Work to complete: Starting with the first line and ending with the line that holds "self.count += len(points)", repeat the material exactly.

****

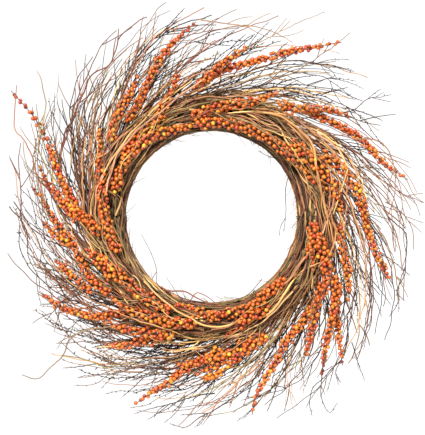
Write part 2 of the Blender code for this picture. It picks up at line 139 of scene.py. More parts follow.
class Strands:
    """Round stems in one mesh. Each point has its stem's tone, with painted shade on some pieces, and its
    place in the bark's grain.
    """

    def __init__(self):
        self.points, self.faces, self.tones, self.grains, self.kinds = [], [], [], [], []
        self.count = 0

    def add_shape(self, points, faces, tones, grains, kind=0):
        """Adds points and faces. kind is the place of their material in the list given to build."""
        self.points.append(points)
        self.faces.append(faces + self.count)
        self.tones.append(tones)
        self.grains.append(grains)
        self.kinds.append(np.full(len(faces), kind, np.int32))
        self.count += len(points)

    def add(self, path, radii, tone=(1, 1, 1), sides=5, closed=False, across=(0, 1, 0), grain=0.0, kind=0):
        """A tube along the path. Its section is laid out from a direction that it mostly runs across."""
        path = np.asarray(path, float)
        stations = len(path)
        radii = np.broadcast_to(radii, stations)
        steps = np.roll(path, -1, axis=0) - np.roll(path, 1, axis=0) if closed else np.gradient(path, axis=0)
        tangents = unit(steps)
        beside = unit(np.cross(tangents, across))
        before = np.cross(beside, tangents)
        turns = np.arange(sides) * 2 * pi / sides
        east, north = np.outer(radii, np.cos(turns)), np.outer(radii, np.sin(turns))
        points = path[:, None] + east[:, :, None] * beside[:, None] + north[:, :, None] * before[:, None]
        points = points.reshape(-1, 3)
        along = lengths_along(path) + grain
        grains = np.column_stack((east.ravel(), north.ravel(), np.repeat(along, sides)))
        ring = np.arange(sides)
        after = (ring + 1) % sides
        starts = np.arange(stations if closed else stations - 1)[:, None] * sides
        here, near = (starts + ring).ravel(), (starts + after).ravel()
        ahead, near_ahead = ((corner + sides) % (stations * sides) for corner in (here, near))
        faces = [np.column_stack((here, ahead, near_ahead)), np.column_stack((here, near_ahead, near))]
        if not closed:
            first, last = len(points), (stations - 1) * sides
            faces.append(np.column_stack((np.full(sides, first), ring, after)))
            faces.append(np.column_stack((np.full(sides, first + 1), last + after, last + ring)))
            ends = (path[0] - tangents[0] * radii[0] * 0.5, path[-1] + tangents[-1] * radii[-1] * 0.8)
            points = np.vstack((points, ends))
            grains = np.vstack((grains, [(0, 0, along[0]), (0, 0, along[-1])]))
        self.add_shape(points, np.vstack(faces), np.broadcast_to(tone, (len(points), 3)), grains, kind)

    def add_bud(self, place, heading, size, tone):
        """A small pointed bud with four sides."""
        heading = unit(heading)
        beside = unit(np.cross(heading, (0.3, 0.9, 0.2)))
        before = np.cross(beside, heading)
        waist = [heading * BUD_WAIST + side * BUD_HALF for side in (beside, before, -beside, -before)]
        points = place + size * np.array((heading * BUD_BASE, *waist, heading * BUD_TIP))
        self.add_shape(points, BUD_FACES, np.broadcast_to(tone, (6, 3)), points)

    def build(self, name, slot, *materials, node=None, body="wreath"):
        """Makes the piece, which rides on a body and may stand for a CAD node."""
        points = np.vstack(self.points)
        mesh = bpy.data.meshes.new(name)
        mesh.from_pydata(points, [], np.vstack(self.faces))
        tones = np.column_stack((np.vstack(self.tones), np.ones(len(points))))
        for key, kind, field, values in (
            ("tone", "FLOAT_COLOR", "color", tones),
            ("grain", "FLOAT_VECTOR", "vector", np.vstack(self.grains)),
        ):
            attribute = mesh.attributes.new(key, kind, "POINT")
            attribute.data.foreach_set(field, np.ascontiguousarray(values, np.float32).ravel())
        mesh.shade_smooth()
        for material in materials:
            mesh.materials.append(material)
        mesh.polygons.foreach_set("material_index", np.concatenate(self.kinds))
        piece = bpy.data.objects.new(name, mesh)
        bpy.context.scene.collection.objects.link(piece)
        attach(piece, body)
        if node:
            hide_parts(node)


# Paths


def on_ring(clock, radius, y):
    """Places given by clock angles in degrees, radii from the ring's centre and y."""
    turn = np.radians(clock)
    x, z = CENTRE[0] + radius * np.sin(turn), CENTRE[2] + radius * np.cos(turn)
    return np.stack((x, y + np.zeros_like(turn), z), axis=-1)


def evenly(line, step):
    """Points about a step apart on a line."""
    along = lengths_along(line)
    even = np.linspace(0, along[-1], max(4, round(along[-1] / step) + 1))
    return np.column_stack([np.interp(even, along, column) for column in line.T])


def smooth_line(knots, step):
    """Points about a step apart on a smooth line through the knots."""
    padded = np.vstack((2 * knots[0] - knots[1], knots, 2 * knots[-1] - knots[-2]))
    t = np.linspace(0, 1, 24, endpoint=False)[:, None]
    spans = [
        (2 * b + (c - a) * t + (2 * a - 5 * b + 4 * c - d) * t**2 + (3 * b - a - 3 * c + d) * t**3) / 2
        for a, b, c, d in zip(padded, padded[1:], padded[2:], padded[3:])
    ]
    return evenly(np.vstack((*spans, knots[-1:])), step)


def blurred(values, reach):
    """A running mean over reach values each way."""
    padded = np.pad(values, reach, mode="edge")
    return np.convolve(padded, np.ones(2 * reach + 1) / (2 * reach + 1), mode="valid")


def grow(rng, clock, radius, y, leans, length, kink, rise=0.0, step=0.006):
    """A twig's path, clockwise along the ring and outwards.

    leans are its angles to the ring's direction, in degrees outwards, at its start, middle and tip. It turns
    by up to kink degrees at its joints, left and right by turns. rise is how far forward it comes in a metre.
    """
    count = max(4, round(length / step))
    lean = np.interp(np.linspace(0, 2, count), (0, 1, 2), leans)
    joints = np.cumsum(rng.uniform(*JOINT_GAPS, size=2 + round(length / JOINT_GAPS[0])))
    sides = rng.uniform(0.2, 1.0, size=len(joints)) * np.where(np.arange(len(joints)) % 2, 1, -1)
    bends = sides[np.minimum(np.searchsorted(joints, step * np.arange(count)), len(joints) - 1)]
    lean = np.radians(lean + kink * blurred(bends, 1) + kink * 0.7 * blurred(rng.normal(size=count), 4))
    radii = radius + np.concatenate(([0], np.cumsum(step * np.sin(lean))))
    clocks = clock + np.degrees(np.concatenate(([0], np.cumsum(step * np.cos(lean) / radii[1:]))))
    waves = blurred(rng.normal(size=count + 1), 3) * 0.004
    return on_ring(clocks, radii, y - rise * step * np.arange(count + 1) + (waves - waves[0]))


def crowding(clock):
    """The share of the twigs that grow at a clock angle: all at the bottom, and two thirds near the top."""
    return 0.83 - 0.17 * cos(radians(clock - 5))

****

Exercise output:
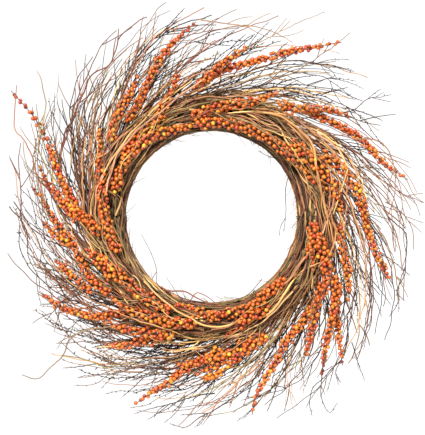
Write part 2 of the Blender code for this picture. It picks up at line 139 of scene.py. More parts follow.
class Strands:
    """Round stems in one mesh. Each point has its stem's tone, with painted shade on some pieces, and its
    place in the bark's grain.
    """

    def __init__(self):
        self.points, self.faces, self.tones, self.grains, self.kinds = [], [], [], [], []
        self.count = 0

    def add_shape(self, points, faces, tones, grains, kind=0):
        """Adds points and faces. kind is the place of their material in the list given to build."""
        self.points.append(points)
        self.faces.append(faces + self.count)
        self.tones.append(tones)
        self.grains.append(grains)
        self.kinds.append(np.full(len(faces), kind, np.int32))
        self.count += len(points)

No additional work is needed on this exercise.